Senator Kennedy then asked Kay what access he had to “intelligence” reports before going to Iraq to direct the ISG.

David Kay replied “I had full access to everything in the intelligence community with regard to Iraq.”

And, of course, David Kay had “full access” to every report made by the IAEA about Iraq’s nuclear programs, going back to the discovery in 1991 that Iraq had pursued programs that never amounted to much, but ought to have been declared, and weren’t.

Hence, David Kay (and all members of the Senate Armed Services Committee) knew that virtually everything of a nuclear nature contained in even the classified 2002 NIE had been totally discredited.

So, what was it that David Kay expected to find (and that Slam-Dunk Tenet expected him to find) within a few days of arriving in Iraq in the vanguard of our invasion force that Kay didn’t find and soon realized he was unlikely to ever find?

Well, harken back to the publication of a book – State of War: The Secret History of the CIA and the Bush Administration by James Risen – that President Bush allegedly attempted to prevent.

According to Risen, back in 2000, under President Clinton, the CIA sent a “Russian defector” to IAEA headquarters in Vienna with slightly modified “technical designs for a TBA 480 high-voltage block,” a semi-critical component of certain “Russian-designed” nuclear weapons, with instructions to give them to the Iranian delegate to the IAEA.

Why would the CIA do such a thing?
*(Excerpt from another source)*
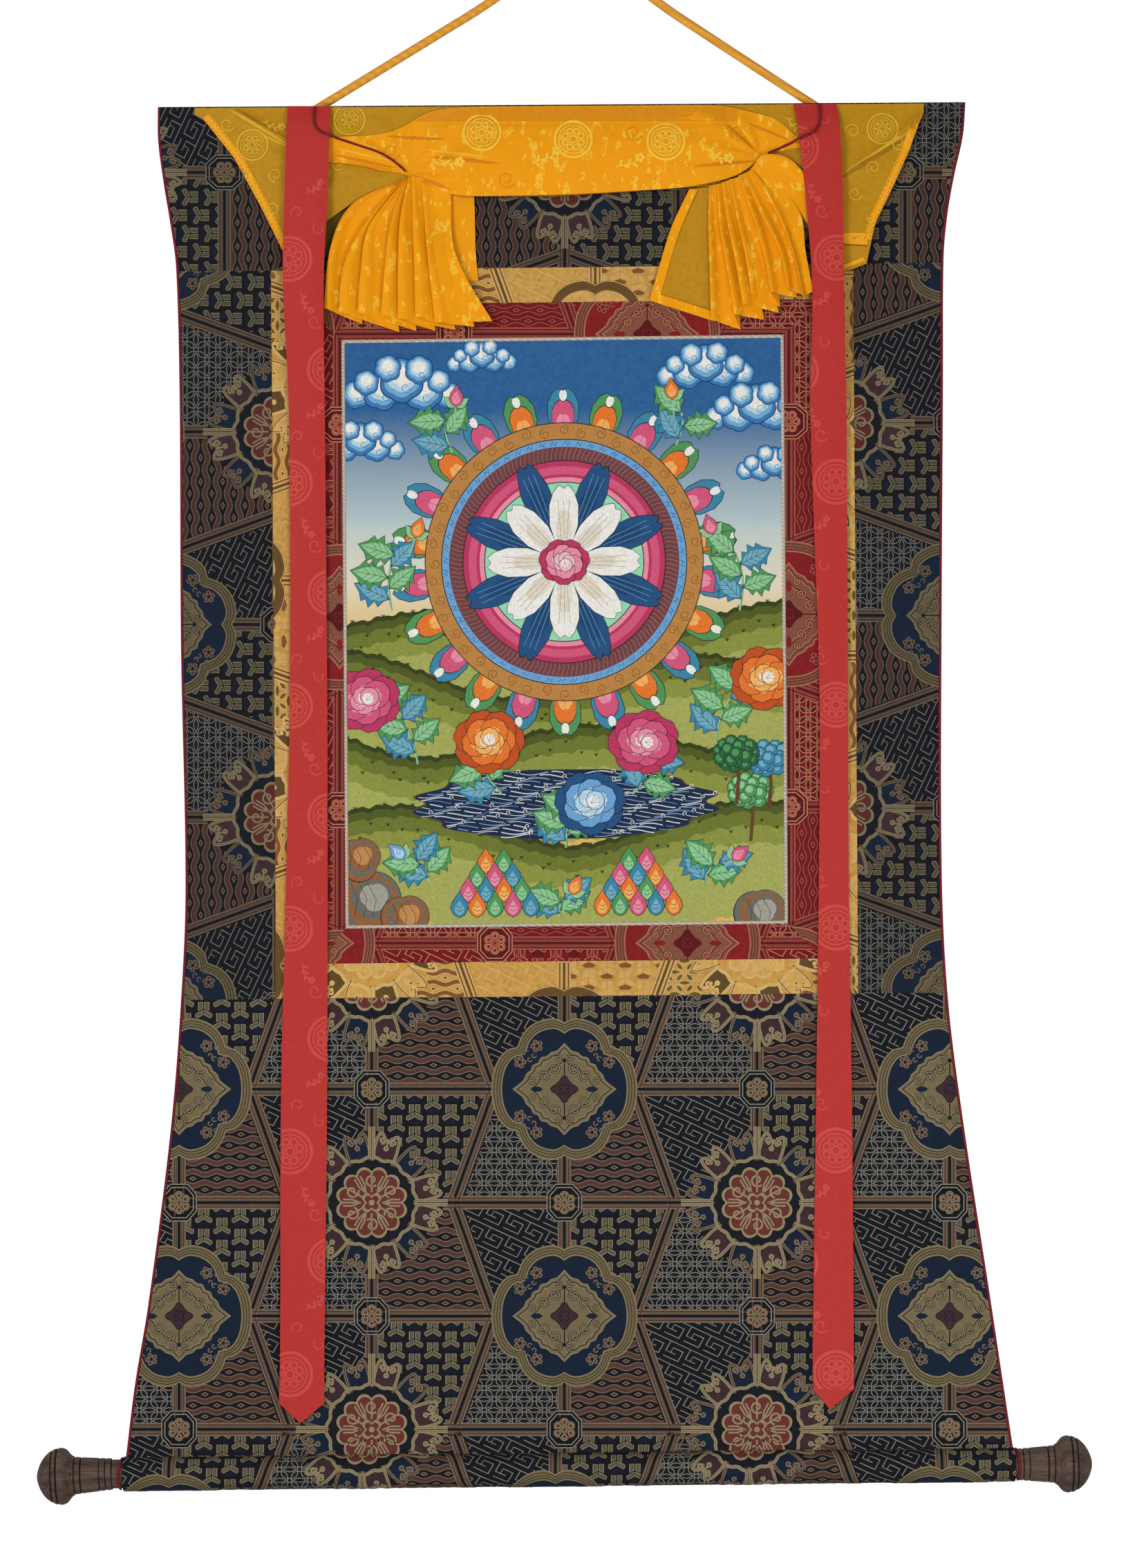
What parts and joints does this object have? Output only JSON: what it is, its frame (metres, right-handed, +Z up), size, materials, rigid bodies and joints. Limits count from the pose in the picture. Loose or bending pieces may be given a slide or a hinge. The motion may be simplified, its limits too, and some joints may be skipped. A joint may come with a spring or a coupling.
{
  "type": "thangka scroll painting with rod, knobs and hanging cord",
  "caption": "Painted cloth panel in red and gold borders on a dark brocade scroll, with a silk veil, two ribbons, a rod with turned knobs and a hanging cord.",
  "frame": {"origin": "where the hanging cord bears on the nail", "axes": "+Z up; the picture faces -Y; +X to the right as one looks at the picture"},
  "size_m": [0.9156, 0.0487, 1.358],
  "materials": {
    "painted_cotton": "matt painted cotton",
    "cream_cord": "matt twisted cord",
    "red_brocade": "silk brocade",
    "gold_brocade": "silk brocade",
    "dark_brocade": "silk brocade",
    "crimson_cord": "twisted cord",
    "orange_silk": "thin damask silk",
    "red_ribbon": "damask silk",
    "orange_cord": "folded silk cord",
    "turned_wood": "oiled turned wood"
  },
  "bodies": {
    "root": {"painting": "painted_cotton", "corded_edge_top": "cream_cord", "corded_edge_left": "cream_cord", "corded_edge_right": "cream_cord", "corded_edge_bottom": "cream_cord", "red_border_top": "red_brocade", "red_border_left": "red_brocade", "red_border_right": "red_brocade", "red_border_bottom": "red_brocade", "gold_border_top": "gold_brocade", "gold_border_left": "gold_brocade", "gold_border_right": "gold_brocade", "gold_border_bottom": "gold_brocade", "top_panel": "dark_brocade", "left_panel": "dark_brocade", "right_panel": "dark_brocade", "bottom_panel": "dark_brocade", "side_cord_left": "crimson_cord", "side_cord_right": "crimson_cord", "rod": "turned_wood", "knob_left": "turned_wood", "knob_right": "turned_wood", "veil": "orange_silk", "ribbon_left": "red_ribbon", "ribbon_right": "red_ribbon", "hanging_cord": "orange_cord", "tie_left": "crimson_cord", "tie_right": "crimson_cord"}
  },
  "joints": []
}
Perhaps so “Slam-dunk” Tenet could at some future time sit there smugly behind some future Secretary of State, secure in the knowledge that a future Iran Survey Group would quickly find “evidence” in Iran’s files of nuclear-weapon collaboration with Russia?

But what if the Iranians destroyed – as they apparently did – the “evidence” Tenet thought he planted there?
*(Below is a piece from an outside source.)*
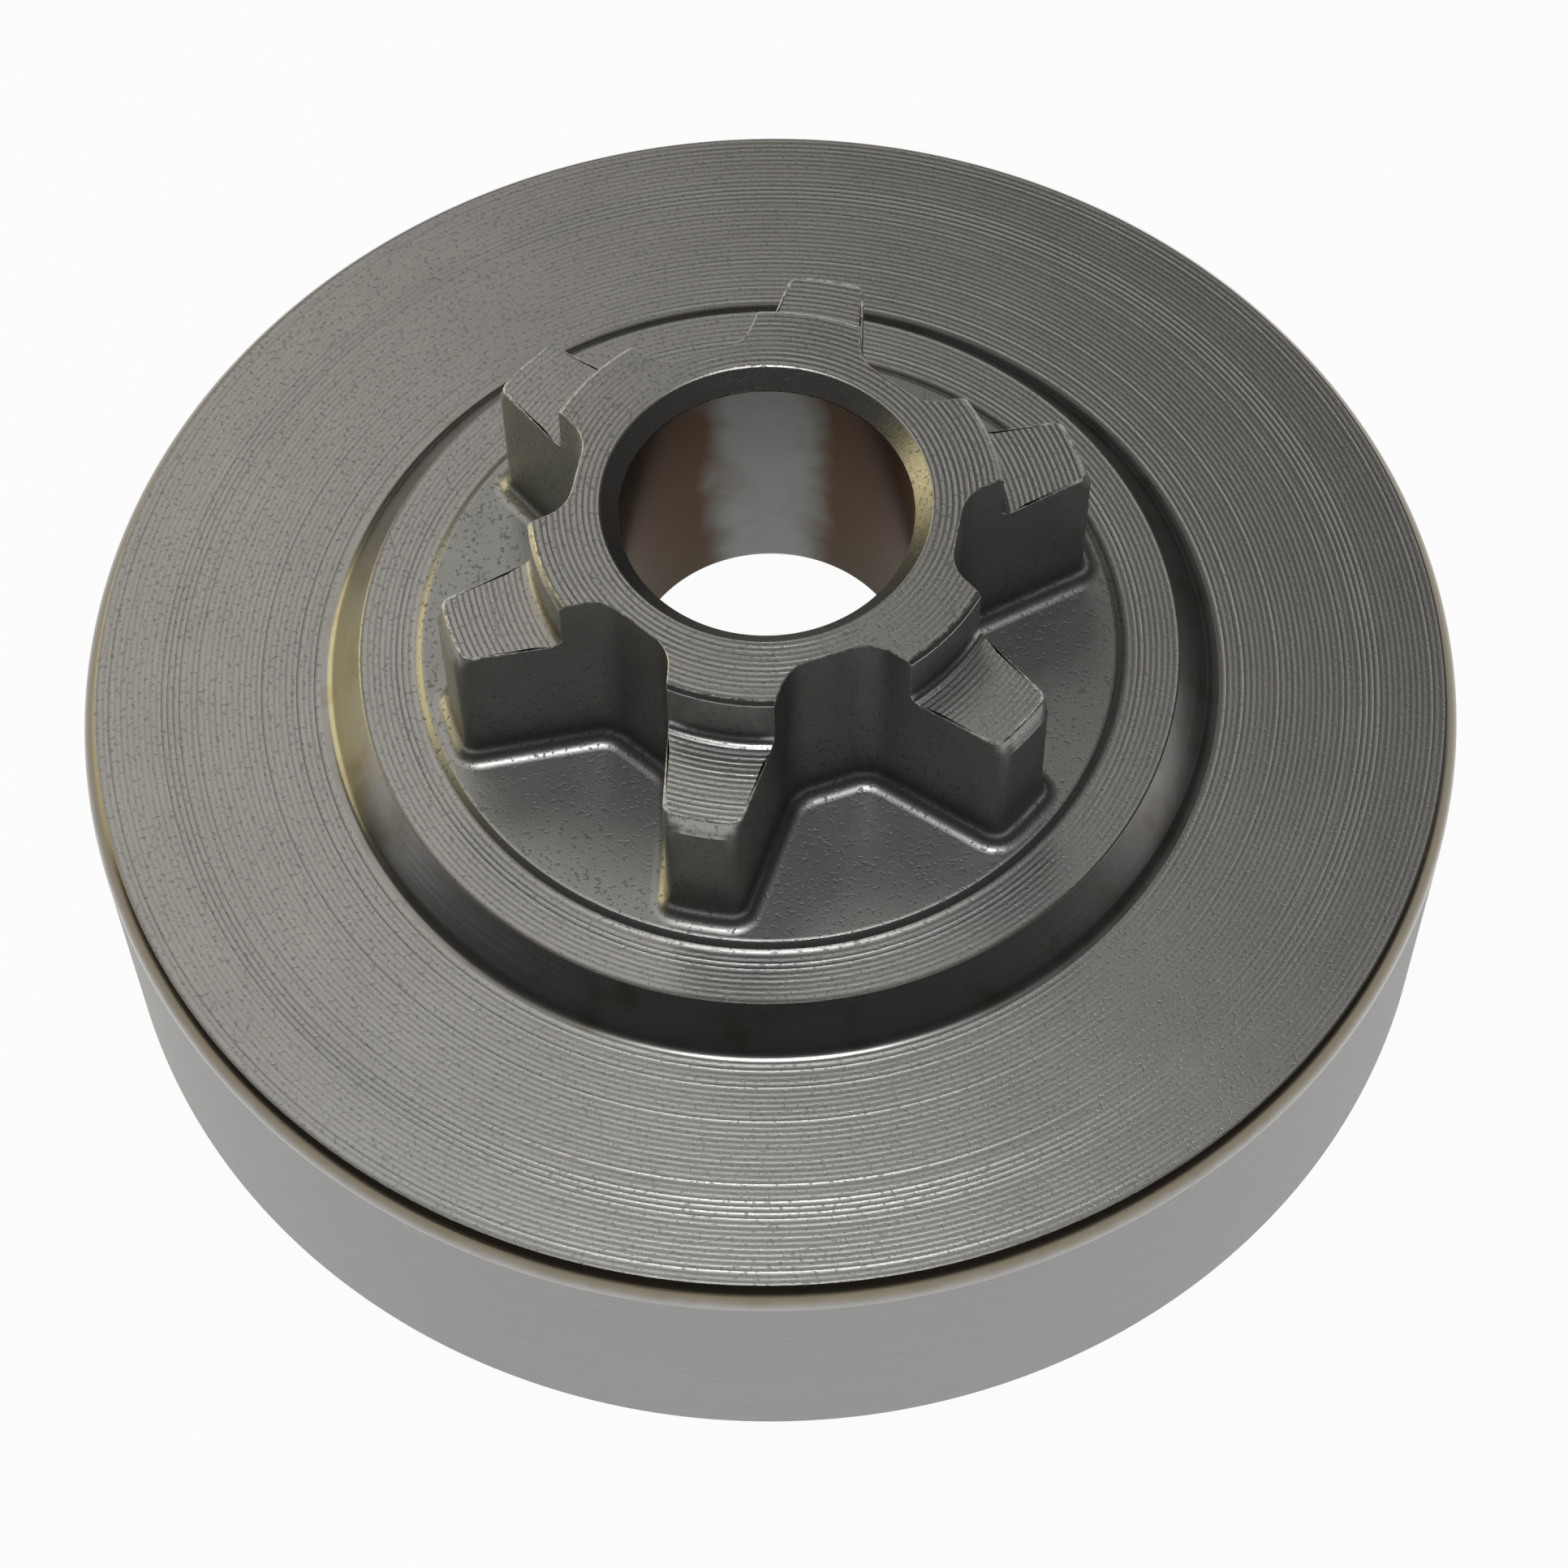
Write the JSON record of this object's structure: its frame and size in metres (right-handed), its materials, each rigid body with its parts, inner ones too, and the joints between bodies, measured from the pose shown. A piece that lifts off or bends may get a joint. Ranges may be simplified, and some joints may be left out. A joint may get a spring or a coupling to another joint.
{
  "type": "chainsaw clutch drum",
  "caption": "Turned steel cup with a spur chain sprocket, stepped collar and chamfered through bore on its closed face.",
  "frame": {"origin": "on the bore axis, in the plane of the cup's turned outer face", "axes": "+Z along the bore axis, away from the cup's mouth and towards the sprocket; +X through the middle of a tooth"},
  "size_m": [0.064, 0.064, 0.0276],
  "materials": {
    "steel": "turned on the cup, the boss ring, the tooth faces and the collar, fine sandy skin on the pad and in the gullets"
  },
  "bodies": {
    "root": {"clutch_drum": "steel"}
  },
  "joints": []
}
Okay, next time, plant the actual semi-critical components of Russian nuclear weapons, themselves, not just the designs, somewhere in Iraq where the Iraqis, themselves, would be unlikely to accidentally find them? Then tell David Kay where to look?

Nah; that’s too Hollywood.

Author: Gordon Prather

Physicist James Gordon Prather has served as a policy implementing official for national security-related technical matters in the Federal Energy Agency, the Energy Research and Development Administration, the Department of Energy, the Office of the Secretary of Defense and the Department of the Army. Dr. Prather also served as legislative assistant for national security affairs to U.S. Sen. Henry Bellmon, R-Okla. -- ranking member of the Senate Budget Committee and member of the Senate Energy Committee and Appropriations Committee. Dr. Prather had earlier worked as a nuclear weapons physicist at Lawrence Livermore National Laboratory in California and Sandia National Laboratory in New Mexico.